Wednesday, Aug 24th, 2011
Red light cameras have been a cause for a lot of controversy since they have become more commonly used across the country over the past several years. One of the biggest questions concerning these traffic violation enforcers is their constitutionality. A Florida judge recently ruled that they are constitutional, but here are several reasons why some might disagree and believe the cameras are unconstitutional: Every defendant has the right to cross-examine his accuser: In the case of a red light camera ticket your "accuser" is the red light camera, which is often operated by an out-of-state company. You cannot cross-examine a picture, which is really all there is that is accusing you of violating the red light. There was no officer present that can testify against you. It is too difficult for a picture to show every single thing that is happening at the time it was snapped, making it incredibly difficult to reach a fair ruling. Even if an officer is present, it is still hard for him to recall the situation when the picture was taken. Red light cameras are operated by cities, not states: In many state Constitutions, it is stated that only the state legislature can enact traffic laws. Red light cameras are operated and enforced by the cities that pay for their services. This would technically make them illegal in many of the states that use the service. The driver of the vehicle cannot properly be ID'd: It is nearly impossible to properly identify the driver of the vehicle through red light cameras, therefore it is questionable that they would even be allowed to issue a citation to an individual. The issuing of a ticket seems like it would be unfair if it cannot even be identified who was operating the vehicle at the time of the red light violation. No consistent delivery method: With many of the red light ticket systems, there is not much consistency in the delivery of the tickets. This is a huge issue because if motorists don't receive the ticket they cannot pay it, and a warrant can subsequently be issued for their arrest even though they may not even be aware of their violation.

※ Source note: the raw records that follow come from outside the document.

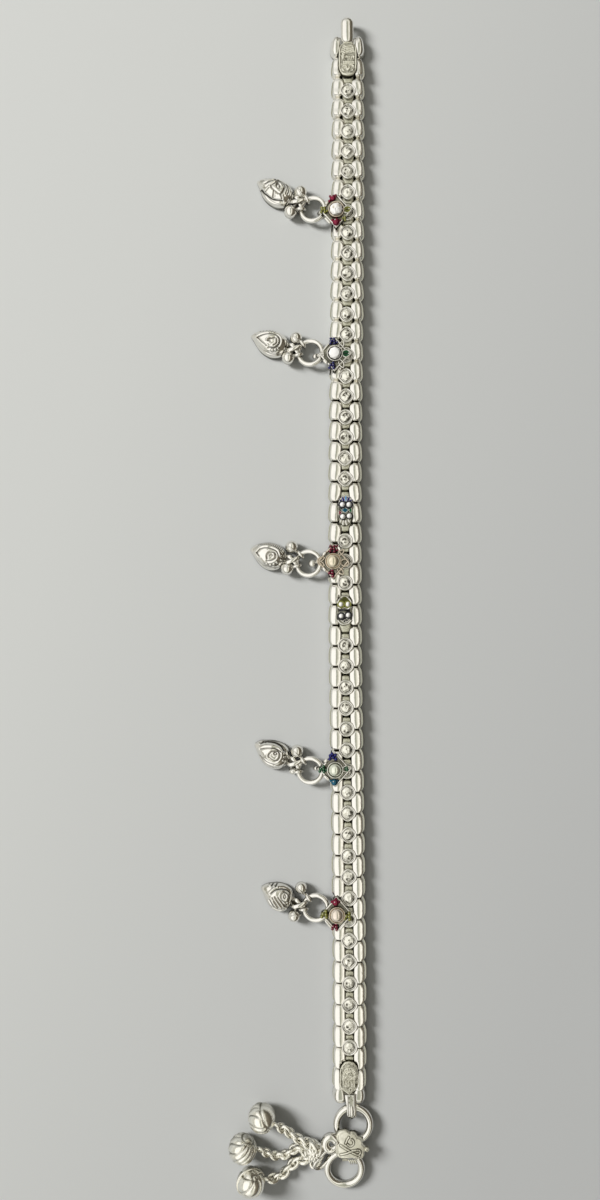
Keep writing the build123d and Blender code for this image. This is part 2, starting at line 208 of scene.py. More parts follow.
def shell(points, tarnish=0.0, finish=0, closed=False):
    """A closed shell from a grid (rows, columns, 3): open rows get caps.
    finish is the place of its material in the list of the piece that it joins."""
    points = np.asarray(points, float)
    rows, columns = points.shape[:2]
    faces = grid_faces(rows, columns, closed)
    if not closed:
        faces.append(list(range(columns)))
        faces.append(list(range((rows - 1) * columns, rows * columns)))
    dark = np.broadcast_to(np.asarray(tarnish, float), (rows, columns)).ravel()
    return dict(points=points.reshape(-1, 3), faces=faces, tarnish=dark, finish=finish, flat=False)


def moved(part, to=(0, 0, 0), turn=0.0):
    """A copy of a part, turned about Z by degrees and then moved."""
    c, s = math.cos(math.radians(turn)), math.sin(math.radians(turn))
    spin = np.array([[c, s, 0], [-s, c, 0], [0, 0, 1]])
    return dict(part, points=part["points"] @ spin + np.array(to, float))


def transformed(part, axes, to):
    """A copy of a part with its X, Y and Z laid along three given directions."""
    return dict(part, points=part["points"] @ np.array(axes, float) + np.array(to, float))


def eased(low, high, x):
    """Smooth step from 0 at low to 1 at high."""
    t = np.clip((np.asarray(x, float) - low) / (high - low), 0, 1)
    return t * t * (3 - 2 * t)


def hump(x):
    """A soft bump: 1 at 0, and next to nothing beyond 2."""
    return np.exp(-x**2)


def between(start, end, x, soft):
    """1 between start and end; it eases to 0 over a soft length inside each."""
    return eased(start, start + soft, x) * (1 - eased(end - soft, end, x))


def half_round(x):
    """A quarter circle: 1 at 0, and 0 from 1 on."""
    return np.sqrt(np.clip(1 - x**2, 0, 1))


def turns(count):
    """Even angles round a circle."""
    return np.linspace(0, 2 * np.pi, count, endpoint=False)


def unit(vector):
    """A direction of length 1."""
    return np.array(vector, float) / np.linalg.norm(vector)


def flow(x, knots):
    """A smooth curve through (x, y) knots."""
    kx, ky = np.array(knots, float).T
    slope = np.gradient(ky, kx)
    i = np.clip(np.searchsorted(kx, x) - 1, 0, len(kx) - 2)
    h = kx[i + 1] - kx[i]
    t = np.clip((x - kx[i]) / h, 0, 1)
    return (ky[i] * (2 * t**3 - 3 * t**2 + 1) + slope[i] * h * (t**3 - 2 * t**2 + t)
            + ky[i + 1] * (3 * t**2 - 2 * t**3) + slope[i + 1] * h * (t**3 - t**2))


def face_out(mesh):
    """Turns every face of closed shells to look outwards."""
    work = bmesh.new()
    work.from_mesh(mesh)
    bmesh.ops.recalc_face_normals(work, faces=work.faces)
    work.to_mesh(mesh)
    work.free()


def make_piece(name, parts, finishes, stands_for, film=0.5):
    """Joins parts into one object that rides on the anklet and stands for CAD nodes.
    film is the share of painted shade put on steep sides and undersides, by the way each point faces."""
    starts = np.cumsum([0] + [len(p["points"]) for p in parts])
    points = np.concatenate([p["points"] for p in parts]) * MM
    faces = [[i + start for i in face] for p, start in zip(parts, starts) for face in p["faces"]]
    mesh = bpy.data.meshes.new(name)
    mesh.from_pydata(points.tolist(), [], faces)
    which = np.concatenate([[p["finish"]] * len(p["faces"]) for p in parts])
    mesh.polygons.foreach_set("material_index", which.astype("i"))
    smooth = np.concatenate([[not p["flat"]] * len(p["faces"]) for p in parts])
    mesh.polygons.foreach_set("use_smooth", smooth)
    for finish in finishes:
        mesh.materials.append(finish)
    mesh.validate()
    face_out(mesh)
    normals = np.empty(3 * len(points), "f")
    mesh.vertices.foreach_get("normal", normals)
    dark = np.concatenate([p["tarnish"] for p in parts]).astype("f")
    # Painted shade: points that face sideways or down are darkened by the film share.
    dark += (1 - dark) * film * (1 - eased(0.12, 0.62, normals[2::3]))
    mesh.attributes.new("tarnish", "FLOAT", "POINT").data.foreach_set("value", dark)
    piece = bpy.data.objects.new(name, mesh)
    bpy.context.scene.collection.objects.link(piece)
    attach(piece, "root")
    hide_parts(*stands_for)
    triangles = sum(len(f) - 2 for f in faces)
    totals.append(triangles)
    print(name, "triangles", triangles)


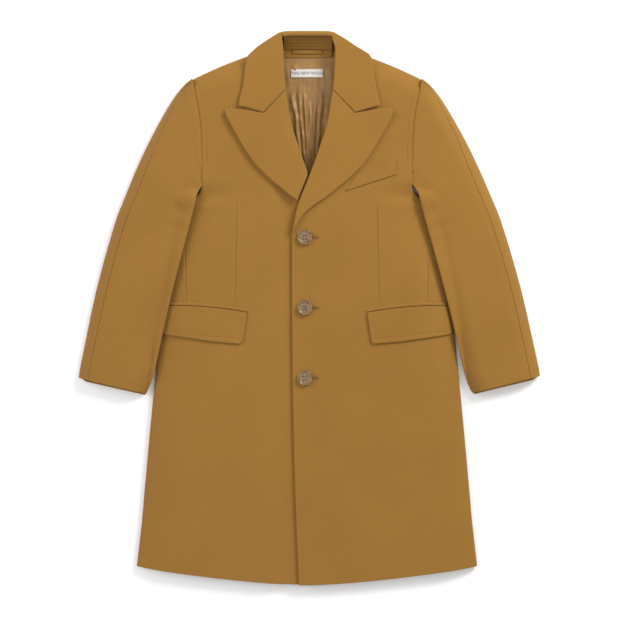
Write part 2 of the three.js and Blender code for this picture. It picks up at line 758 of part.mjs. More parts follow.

Posted in Government, Red Light

Florida Red-Light Cameras Are Constitutional

Monday, Aug 22nd, 2011
A judge in Broward County, Florida, recently upheld the constitutionality of red-light cameras, according to The Miami Herald. Judge Steven DeLuca ruled on Wednesday that red light camera tickets do not violate citizens' rights and permitted their continued use in the city, reports the newspaper. Some have questioned this decision based on DeLuca's past precedent regarding red-light camera tickets, according to the news source. The judge generally throws out a majority of tickets, only upholding 44 of the 830 tickets that were challenged in his court this past year, reports the media outlet. DeLuca refused to comment on this apparent inconsistency. The red-light cameras have caused a great deal of controversy over the past few years. The Seventh Circuit U.S. Court of Appeals ruled in 2009 that red-light cameras do not violate due process constitutional rights, but this decision has been questioned through countless lawsuits across the country, according to The Murfreesboro Post. The National Motorists Association maintains that red-light cameras are unconstitutional because they do not allow the driver to face their accuser. Although DeLuca's decision only applies in his court, defense attorney Ted Hollander has the option to appeal the decision. This subsequent ruling would have a greater area of impact, according to The Miami Herald.